• Input records:

====================

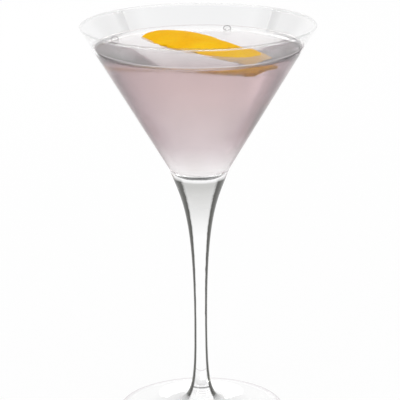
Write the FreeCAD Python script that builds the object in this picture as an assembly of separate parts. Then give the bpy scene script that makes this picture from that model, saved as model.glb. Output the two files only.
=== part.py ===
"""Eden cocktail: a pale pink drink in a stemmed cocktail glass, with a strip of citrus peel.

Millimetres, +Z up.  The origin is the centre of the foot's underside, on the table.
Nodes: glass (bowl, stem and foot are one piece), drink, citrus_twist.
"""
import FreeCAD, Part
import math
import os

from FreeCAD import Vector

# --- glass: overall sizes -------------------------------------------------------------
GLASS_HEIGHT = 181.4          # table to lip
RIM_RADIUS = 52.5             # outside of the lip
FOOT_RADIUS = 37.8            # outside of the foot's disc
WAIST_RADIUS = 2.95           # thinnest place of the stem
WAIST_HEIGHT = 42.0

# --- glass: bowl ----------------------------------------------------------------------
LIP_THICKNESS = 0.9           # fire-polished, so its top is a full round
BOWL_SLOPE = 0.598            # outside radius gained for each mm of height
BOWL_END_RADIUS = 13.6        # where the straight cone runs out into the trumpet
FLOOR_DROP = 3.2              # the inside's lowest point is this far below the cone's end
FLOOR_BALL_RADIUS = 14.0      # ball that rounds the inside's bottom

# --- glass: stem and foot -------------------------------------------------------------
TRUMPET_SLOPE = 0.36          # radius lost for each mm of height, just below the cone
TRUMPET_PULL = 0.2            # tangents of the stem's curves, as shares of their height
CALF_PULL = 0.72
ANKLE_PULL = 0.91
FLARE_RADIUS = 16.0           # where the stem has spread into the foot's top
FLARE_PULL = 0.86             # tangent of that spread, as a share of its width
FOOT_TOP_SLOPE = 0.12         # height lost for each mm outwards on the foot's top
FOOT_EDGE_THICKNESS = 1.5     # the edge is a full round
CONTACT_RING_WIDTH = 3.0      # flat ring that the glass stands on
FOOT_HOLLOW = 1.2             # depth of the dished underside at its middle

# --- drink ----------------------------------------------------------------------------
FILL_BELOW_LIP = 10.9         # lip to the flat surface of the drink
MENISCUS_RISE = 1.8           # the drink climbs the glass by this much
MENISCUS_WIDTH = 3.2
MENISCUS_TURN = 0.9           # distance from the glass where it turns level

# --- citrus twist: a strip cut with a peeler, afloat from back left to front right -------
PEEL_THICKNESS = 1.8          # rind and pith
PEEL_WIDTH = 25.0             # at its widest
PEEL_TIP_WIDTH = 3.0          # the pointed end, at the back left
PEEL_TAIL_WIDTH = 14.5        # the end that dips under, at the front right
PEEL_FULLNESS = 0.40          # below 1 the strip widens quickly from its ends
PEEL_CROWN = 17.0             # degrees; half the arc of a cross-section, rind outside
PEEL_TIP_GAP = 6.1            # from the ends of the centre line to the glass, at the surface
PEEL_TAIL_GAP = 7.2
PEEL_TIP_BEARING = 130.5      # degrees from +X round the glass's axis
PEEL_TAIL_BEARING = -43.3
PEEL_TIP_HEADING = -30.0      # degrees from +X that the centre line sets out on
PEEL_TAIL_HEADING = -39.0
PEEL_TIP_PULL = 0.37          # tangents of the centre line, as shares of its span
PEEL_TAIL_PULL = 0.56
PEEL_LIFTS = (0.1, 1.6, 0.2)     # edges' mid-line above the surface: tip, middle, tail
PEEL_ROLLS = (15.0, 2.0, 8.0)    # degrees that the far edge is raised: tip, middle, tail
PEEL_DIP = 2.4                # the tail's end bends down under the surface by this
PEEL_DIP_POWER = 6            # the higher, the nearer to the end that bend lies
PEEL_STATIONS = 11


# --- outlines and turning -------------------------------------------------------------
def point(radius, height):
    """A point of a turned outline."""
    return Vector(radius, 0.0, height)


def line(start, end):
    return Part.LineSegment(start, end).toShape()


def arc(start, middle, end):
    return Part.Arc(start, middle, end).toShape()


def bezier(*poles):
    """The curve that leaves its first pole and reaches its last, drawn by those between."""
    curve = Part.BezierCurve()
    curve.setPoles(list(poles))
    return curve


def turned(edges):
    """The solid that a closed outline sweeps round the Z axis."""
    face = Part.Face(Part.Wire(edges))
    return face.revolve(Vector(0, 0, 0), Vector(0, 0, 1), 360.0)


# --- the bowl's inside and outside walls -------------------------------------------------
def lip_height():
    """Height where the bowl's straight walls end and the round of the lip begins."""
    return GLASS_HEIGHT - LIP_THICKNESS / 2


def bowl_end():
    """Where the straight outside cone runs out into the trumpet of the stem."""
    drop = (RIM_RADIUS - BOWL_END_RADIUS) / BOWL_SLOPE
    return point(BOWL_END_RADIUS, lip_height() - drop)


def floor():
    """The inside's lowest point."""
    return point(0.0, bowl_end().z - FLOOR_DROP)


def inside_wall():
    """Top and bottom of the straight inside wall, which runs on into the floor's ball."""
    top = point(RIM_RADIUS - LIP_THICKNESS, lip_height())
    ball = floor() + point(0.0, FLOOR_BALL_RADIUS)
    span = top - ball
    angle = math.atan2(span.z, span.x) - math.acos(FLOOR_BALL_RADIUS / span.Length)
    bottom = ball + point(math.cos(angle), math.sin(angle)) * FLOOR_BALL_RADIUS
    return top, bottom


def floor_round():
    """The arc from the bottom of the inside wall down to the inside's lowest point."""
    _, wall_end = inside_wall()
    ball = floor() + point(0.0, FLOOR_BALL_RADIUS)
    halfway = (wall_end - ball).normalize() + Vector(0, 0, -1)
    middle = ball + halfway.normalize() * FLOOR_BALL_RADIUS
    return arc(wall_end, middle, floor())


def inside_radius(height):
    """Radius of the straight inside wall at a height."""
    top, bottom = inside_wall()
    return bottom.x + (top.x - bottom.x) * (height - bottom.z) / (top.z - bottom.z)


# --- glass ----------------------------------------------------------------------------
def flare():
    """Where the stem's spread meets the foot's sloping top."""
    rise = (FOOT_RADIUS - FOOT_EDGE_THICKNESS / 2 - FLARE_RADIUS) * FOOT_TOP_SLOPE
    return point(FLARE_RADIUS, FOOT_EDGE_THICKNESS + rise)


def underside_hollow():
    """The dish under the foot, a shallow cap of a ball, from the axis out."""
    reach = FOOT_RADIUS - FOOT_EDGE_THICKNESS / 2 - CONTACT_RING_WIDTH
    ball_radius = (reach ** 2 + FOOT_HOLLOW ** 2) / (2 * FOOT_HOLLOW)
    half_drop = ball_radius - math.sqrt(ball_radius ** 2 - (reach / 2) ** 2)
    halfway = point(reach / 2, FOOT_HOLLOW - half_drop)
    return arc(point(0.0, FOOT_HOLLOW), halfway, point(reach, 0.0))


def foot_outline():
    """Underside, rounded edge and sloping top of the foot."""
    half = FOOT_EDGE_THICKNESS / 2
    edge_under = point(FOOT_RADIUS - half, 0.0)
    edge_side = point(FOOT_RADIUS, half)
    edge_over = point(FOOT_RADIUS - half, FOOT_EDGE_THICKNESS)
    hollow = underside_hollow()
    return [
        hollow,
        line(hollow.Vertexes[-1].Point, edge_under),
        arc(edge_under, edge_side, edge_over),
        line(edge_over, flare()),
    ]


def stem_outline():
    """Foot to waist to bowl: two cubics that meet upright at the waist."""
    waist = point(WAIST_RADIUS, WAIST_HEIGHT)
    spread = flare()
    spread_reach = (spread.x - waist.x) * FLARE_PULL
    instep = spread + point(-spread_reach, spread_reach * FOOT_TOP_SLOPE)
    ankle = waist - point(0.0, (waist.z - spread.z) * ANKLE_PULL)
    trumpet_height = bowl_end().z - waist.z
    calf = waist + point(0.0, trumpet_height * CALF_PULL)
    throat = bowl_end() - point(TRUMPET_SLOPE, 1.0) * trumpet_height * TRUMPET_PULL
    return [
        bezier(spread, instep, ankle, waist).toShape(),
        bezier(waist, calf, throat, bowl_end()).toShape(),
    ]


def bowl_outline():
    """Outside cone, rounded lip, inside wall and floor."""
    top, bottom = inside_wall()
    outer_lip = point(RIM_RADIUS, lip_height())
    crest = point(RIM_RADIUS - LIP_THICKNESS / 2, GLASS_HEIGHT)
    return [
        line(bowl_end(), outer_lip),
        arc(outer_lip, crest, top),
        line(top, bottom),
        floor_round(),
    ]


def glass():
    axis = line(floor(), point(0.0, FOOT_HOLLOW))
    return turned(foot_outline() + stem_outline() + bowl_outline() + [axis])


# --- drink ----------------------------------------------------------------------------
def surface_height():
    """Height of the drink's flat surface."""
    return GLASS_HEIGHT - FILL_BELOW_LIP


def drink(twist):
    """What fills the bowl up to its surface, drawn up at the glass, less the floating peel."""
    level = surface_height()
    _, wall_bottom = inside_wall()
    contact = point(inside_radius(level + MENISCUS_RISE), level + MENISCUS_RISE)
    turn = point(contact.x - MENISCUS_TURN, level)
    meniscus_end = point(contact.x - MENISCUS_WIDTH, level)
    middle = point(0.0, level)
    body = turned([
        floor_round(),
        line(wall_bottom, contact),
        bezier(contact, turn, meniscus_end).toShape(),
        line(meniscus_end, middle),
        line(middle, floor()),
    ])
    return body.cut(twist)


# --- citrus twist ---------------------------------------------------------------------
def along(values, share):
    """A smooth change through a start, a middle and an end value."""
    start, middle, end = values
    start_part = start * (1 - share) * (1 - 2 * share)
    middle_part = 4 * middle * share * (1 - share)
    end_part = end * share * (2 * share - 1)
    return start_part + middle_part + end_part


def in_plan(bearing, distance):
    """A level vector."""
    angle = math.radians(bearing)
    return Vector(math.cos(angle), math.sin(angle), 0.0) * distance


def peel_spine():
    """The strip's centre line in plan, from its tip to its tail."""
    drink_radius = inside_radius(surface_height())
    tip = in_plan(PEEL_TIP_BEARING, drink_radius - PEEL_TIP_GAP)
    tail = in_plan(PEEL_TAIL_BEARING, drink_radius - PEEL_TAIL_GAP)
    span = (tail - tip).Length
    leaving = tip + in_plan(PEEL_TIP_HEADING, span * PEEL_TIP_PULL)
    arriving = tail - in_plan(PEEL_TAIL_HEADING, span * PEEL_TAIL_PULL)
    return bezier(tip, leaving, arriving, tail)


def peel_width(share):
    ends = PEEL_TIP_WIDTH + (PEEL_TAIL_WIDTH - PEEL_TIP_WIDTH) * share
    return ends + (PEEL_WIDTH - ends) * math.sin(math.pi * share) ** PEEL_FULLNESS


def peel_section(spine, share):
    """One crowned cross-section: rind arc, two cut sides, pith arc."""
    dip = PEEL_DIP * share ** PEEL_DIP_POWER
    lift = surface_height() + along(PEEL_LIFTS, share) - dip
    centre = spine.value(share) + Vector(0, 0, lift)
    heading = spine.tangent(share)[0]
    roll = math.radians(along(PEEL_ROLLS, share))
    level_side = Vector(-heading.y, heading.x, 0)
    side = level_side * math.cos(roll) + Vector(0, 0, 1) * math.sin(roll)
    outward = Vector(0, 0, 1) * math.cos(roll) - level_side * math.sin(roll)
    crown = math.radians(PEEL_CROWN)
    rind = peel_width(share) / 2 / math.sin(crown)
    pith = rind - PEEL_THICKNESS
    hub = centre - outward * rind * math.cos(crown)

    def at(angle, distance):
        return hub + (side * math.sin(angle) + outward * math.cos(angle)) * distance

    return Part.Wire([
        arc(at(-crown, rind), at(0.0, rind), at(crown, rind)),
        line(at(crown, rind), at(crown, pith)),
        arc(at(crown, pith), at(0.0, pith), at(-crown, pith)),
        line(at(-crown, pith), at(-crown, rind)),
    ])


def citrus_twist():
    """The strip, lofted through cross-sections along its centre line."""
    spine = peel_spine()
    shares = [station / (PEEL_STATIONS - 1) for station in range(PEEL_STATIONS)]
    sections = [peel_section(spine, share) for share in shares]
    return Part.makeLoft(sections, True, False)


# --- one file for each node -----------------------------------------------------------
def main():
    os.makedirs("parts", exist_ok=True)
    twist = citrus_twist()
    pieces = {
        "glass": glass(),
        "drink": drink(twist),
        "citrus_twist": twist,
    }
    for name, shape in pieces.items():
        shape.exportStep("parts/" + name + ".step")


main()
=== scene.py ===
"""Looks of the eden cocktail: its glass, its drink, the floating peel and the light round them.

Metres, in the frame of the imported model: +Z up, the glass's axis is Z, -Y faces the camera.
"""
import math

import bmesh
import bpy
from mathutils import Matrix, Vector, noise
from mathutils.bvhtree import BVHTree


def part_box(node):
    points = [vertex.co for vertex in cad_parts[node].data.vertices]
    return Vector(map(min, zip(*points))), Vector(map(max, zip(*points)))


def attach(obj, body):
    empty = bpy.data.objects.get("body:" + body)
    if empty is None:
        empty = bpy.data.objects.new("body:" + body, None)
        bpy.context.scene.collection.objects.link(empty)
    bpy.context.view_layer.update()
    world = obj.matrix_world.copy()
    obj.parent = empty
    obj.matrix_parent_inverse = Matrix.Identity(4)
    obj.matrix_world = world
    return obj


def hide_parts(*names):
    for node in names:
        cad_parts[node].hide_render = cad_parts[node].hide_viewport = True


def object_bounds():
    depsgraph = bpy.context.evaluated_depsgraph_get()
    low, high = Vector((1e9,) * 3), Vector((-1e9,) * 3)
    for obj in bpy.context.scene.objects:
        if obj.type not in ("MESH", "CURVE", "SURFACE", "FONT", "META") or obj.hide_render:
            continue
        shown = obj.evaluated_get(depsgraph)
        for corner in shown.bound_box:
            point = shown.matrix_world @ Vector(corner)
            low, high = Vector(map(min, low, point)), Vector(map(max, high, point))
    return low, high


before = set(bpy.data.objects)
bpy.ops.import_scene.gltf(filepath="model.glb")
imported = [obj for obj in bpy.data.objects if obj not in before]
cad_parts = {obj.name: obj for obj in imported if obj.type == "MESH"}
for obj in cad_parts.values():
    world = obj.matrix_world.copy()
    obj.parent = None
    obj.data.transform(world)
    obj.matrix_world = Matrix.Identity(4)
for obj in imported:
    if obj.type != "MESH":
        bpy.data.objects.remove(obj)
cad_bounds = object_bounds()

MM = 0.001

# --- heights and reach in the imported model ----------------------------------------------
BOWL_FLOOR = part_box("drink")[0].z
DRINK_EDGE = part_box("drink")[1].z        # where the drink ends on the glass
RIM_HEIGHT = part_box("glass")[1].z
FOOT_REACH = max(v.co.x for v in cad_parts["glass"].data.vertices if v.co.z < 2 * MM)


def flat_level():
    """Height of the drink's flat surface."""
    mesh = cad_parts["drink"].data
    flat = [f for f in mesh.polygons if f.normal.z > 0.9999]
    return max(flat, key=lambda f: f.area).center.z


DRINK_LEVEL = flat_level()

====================

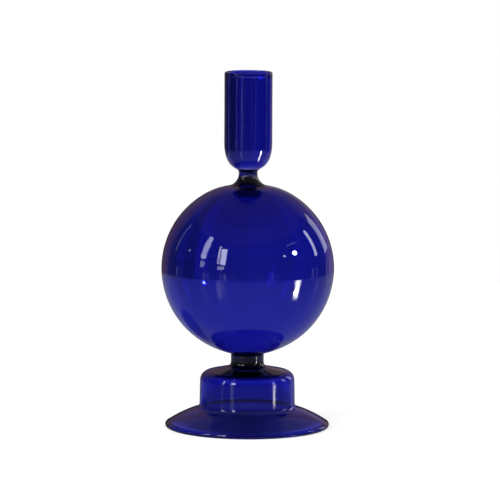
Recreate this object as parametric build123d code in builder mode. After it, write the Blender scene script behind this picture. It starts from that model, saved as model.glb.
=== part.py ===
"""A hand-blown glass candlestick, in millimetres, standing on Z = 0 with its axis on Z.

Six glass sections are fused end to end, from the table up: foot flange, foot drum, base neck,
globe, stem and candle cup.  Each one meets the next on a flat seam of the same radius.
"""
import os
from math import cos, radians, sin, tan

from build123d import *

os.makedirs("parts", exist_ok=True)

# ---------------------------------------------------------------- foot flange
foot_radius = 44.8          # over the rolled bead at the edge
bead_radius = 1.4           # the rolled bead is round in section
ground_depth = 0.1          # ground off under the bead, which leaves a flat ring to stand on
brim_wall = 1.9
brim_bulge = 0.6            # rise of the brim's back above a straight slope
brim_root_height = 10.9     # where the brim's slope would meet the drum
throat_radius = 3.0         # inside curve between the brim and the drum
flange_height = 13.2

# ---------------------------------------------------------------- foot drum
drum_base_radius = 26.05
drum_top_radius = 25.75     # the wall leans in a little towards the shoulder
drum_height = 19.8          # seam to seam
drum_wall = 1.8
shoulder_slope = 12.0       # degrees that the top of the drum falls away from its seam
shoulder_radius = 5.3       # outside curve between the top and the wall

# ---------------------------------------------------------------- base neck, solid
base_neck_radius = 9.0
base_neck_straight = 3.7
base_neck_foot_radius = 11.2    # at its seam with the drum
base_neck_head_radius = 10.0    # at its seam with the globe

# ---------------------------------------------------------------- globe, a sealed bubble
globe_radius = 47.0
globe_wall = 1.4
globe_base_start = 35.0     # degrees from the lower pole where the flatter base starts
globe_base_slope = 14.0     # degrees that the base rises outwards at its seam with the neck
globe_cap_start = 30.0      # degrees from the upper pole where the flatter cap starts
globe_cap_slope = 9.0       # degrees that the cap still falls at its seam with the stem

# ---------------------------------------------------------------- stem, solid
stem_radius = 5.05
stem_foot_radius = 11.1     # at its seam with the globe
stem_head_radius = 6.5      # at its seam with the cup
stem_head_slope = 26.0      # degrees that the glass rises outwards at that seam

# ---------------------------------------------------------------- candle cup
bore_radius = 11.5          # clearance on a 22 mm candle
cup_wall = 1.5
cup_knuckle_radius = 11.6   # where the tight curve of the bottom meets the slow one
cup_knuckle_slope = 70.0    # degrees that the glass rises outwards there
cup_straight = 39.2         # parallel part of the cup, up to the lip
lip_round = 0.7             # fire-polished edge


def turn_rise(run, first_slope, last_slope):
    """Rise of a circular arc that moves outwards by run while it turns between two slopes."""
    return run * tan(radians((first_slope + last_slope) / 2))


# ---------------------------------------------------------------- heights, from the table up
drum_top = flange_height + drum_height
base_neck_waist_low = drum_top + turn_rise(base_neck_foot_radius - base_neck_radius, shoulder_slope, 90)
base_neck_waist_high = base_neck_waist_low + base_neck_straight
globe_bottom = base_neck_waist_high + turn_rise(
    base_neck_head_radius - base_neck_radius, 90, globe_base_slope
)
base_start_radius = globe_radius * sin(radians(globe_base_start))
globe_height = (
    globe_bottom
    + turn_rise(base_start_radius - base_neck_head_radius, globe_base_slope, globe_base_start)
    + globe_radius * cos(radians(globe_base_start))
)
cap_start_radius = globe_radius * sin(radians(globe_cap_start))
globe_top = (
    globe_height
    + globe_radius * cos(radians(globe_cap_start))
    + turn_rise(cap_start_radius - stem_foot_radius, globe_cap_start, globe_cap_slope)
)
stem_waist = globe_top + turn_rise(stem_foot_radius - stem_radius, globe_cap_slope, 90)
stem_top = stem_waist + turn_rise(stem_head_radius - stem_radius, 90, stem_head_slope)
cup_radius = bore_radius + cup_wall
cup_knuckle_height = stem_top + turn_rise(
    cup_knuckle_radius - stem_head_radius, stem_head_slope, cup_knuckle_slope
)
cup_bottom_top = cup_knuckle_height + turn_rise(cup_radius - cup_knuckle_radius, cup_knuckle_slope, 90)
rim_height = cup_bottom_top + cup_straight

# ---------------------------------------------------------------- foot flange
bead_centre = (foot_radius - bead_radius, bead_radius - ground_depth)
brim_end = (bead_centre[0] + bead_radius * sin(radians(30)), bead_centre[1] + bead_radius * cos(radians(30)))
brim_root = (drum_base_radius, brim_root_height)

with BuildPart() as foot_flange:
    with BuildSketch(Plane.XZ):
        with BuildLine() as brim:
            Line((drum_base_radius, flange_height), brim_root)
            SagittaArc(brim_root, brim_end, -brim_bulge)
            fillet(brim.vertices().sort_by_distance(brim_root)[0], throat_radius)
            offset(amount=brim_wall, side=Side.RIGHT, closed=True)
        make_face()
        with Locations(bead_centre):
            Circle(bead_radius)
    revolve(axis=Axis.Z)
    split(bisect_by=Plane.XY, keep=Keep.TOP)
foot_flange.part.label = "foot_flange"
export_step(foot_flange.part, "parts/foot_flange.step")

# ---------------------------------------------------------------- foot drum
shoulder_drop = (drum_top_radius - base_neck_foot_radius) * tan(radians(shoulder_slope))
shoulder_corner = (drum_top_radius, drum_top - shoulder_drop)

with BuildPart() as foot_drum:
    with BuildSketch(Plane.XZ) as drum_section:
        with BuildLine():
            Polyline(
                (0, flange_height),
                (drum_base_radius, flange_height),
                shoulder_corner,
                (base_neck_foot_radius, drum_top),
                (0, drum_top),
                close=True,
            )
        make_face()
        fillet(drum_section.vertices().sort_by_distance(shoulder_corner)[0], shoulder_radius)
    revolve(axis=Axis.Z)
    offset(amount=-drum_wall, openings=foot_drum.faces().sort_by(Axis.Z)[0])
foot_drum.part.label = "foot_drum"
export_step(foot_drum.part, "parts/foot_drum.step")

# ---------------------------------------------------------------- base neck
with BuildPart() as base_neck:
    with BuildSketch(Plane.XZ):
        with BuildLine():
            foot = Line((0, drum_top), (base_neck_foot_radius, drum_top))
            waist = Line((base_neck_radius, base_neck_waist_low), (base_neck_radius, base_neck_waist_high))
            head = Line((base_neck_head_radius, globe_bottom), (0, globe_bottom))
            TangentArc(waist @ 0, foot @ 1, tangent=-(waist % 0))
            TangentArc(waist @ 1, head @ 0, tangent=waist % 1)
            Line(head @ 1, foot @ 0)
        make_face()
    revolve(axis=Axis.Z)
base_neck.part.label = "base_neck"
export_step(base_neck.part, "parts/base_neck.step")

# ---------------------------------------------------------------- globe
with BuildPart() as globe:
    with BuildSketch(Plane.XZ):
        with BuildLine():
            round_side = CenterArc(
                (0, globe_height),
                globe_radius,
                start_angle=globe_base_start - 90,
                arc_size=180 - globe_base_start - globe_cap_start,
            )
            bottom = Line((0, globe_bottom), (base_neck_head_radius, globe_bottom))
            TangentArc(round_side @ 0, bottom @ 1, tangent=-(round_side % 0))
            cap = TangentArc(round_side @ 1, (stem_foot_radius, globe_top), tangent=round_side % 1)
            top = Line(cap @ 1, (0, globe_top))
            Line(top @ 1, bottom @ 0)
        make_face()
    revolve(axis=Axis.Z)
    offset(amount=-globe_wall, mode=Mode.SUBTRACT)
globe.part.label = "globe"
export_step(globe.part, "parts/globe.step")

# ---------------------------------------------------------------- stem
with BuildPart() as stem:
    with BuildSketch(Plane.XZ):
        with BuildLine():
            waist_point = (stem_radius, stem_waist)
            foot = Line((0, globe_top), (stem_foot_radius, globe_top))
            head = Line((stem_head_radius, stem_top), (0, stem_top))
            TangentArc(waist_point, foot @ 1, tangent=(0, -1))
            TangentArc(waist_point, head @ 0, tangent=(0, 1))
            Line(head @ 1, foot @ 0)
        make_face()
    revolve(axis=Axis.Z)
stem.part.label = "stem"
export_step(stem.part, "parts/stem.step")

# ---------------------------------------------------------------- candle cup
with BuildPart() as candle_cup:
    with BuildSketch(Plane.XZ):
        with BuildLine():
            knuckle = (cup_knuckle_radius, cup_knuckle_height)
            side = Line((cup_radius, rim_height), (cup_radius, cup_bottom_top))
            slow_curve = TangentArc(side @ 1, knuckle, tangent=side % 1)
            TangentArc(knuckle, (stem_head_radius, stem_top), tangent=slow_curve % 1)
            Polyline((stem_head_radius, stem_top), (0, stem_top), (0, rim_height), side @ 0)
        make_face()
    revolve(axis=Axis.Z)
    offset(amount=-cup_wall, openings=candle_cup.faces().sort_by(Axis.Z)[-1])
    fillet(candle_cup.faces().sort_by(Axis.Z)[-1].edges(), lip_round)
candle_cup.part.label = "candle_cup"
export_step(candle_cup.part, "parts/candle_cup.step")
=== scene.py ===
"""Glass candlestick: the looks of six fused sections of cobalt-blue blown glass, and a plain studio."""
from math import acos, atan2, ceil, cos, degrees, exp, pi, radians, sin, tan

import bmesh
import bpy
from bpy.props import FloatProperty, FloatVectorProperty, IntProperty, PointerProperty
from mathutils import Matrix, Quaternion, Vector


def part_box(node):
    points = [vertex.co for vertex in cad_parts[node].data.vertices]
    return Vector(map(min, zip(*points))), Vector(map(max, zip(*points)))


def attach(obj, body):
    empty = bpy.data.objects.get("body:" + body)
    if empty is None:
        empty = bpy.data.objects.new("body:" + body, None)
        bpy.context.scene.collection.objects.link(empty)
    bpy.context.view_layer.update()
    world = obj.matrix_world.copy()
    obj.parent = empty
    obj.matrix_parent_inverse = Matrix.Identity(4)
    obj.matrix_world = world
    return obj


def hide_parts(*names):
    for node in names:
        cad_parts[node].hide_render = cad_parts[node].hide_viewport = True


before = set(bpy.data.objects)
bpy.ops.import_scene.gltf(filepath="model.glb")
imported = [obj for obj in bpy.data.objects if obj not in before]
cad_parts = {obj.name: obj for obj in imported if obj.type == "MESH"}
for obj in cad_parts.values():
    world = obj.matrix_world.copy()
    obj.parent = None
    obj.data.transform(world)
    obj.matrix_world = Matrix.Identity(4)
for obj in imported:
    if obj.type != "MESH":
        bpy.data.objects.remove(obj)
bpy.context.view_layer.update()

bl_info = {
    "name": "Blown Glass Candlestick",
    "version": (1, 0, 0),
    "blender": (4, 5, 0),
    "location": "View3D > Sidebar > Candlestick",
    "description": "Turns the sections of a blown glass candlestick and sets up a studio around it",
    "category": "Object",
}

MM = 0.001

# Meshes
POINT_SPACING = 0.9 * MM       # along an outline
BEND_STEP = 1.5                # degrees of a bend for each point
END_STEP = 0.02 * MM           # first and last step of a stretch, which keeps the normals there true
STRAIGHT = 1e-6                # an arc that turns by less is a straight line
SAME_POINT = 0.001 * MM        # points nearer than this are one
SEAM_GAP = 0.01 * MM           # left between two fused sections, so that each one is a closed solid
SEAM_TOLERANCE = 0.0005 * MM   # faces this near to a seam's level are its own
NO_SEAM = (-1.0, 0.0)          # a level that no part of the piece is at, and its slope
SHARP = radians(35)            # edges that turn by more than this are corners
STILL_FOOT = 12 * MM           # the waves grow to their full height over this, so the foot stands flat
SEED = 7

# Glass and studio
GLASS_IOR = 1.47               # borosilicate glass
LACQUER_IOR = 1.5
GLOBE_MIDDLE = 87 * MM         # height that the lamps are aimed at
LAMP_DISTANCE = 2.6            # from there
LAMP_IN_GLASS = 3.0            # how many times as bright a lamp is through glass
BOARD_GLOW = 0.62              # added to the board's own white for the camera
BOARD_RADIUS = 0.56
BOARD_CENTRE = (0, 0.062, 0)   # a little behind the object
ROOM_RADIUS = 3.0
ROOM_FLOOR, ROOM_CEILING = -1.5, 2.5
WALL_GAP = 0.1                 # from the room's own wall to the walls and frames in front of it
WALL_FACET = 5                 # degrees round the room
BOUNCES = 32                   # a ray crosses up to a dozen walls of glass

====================

Take exactly the lines from the one containing "# --- one file" through the one containing "return low, high" in the data above, and output them with nothing added.

• Solution to this task:
# --- one file for each node -----------------------------------------------------------
def main():
    os.makedirs("parts", exist_ok=True)
    twist = citrus_twist()
    pieces = {
        "glass": glass(),
        "drink": drink(twist),
        "citrus_twist": twist,
    }
    for name, shape in pieces.items():
        shape.exportStep("parts/" + name + ".step")


main()
=== scene.py ===
"""Looks of the eden cocktail: its glass, its drink, the floating peel and the light round them.

Metres, in the frame of the imported model: +Z up, the glass's axis is Z, -Y faces the camera.
"""
import math

import bmesh
import bpy
from mathutils import Matrix, Vector, noise
from mathutils.bvhtree import BVHTree


def part_box(node):
    points = [vertex.co for vertex in cad_parts[node].data.vertices]
    return Vector(map(min, zip(*points))), Vector(map(max, zip(*points)))


def attach(obj, body):
    empty = bpy.data.objects.get("body:" + body)
    if empty is None:
        empty = bpy.data.objects.new("body:" + body, None)
        bpy.context.scene.collection.objects.link(empty)
    bpy.context.view_layer.update()
    world = obj.matrix_world.copy()
    obj.parent = empty
    obj.matrix_parent_inverse = Matrix.Identity(4)
    obj.matrix_world = world
    return obj


def hide_parts(*names):
    for node in names:
        cad_parts[node].hide_render = cad_parts[node].hide_viewport = True


def object_bounds():
    depsgraph = bpy.context.evaluated_depsgraph_get()
    low, high = Vector((1e9,) * 3), Vector((-1e9,) * 3)
    for obj in bpy.context.scene.objects:
        if obj.type not in ("MESH", "CURVE", "SURFACE", "FONT", "META") or obj.hide_render:
            continue
        shown = obj.evaluated_get(depsgraph)
        for corner in shown.bound_box:
            point = shown.matrix_world @ Vector(corner)
            low, high = Vector(map(min, low, point)), Vector(map(max, high, point))
    return low, high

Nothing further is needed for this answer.